The Iranian economy is the world’s 17th-largest and has the second and fourth-largest known oil and gas reserves in the world, respectively. It’s thought that its energy infrastructure has lacked investment and is in need of upgrade. “It goes much further than nuclear,” says DLA Piper’s Doussin on Iran’s economy. “There’s the potential for massive business in oil and gas, telecoms, software, insurance, reinsurance, shipping… everywhere really.”

But the fact that the agreement has a relatively short shelf-life will ensure banks and companies are vigilant when planning business with Iran. On the eve of the agreement, a lawyer well-versed in sanctions (who, just to highlight how much of a landmark the agreement was, thought that there was “no chance of anything being agreed for months”) said that the most important fallout would be the renewal of international banking licenses for Iranian banks.

Most, he speculated, will have maintained properties in major banking centres and will be ready to start up again when banking licenses become available. Furthermore, the return of international finance to the country will galvanise the flow of capital throughout the economy, from the National Iranian Oil Company, right through its supply chain. But for foreign banks hoping to do business in Iran, it is essential to know what you can and cannot do both in terms of trade and fund transfer.

In Myanmar, the banking sector is nascent.
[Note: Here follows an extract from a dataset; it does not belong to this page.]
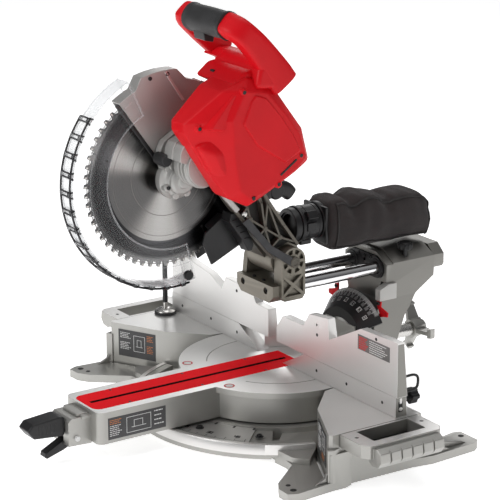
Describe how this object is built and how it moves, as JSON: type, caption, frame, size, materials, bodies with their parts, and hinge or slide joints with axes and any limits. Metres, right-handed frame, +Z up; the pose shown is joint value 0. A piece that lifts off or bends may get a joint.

Schneider and his IFC team have been hosting training events in an attempt to familiarise the local banks with international trading products. He explains: “International banks only have representative offices in Myanmar, since they’ve yet to be granted licenses. We’re looking for opportunities to use our global trade finance programme (GTFP), which would see us guaranteeing letters of credit issued by local banks so that they can be confirmed abroad.”

However, it’s almost a given that overseas companies doing business in Myanmar have been doing so using internationally-obtained credit lines. GTR’s legal source says that “you can be certain that the big commercial banks are financing the trade and projects going on in Myanmar”.

One of the major points of attraction is the US$9bn mega-project at Dawei on the southern coast. The site will include a deep-sea port, a 1,800MW power plant and a highway to Bangkok and was initially awarded to Italian Thai Development (ITD), a construction joint venture. However, the Thai and Burmese governments seized hold of the project in November, amid fears that the JV wasn’t up to the task and that it was unable to attract foreign investors. It’s thought that the side-lining of ITD will result in the arrival of Japanese construction firms and, on their coattails, Japanese banks.

The situation demonstrates the relative volatility of the country and, despite the removal of sanctions, the wariness with which it’s viewed by investors. On a trip to the country in December, the IMF’s managing director Christine Lagarde urged the Burmese government to take its time when opening the banking sector to foreign investment. In its current state of underdevelopment, currency and financial speculation could easily threaten its stability.

The concern for many around removing sanctions is that it leaves the door open to capital flight. With Libya and Iraq, you could practically hear the licking of lips as energy companies awaited the sectors’ reopening. Despite the IFC Schneider’s insistence that small Burmese companies will now get access to the US and EU garment and agriculture markets, it’s hard to escape the fact that contractors and energy giants will be the immediate and primary beneficiaries of opening the country up (even as the widespread persecution of the country’s Muslims continues).

Sanctions, then, can be fickle, self-satisfying and convenient. But more often than not, they’re the only diplomatic tool available and as such, they’re here to stay.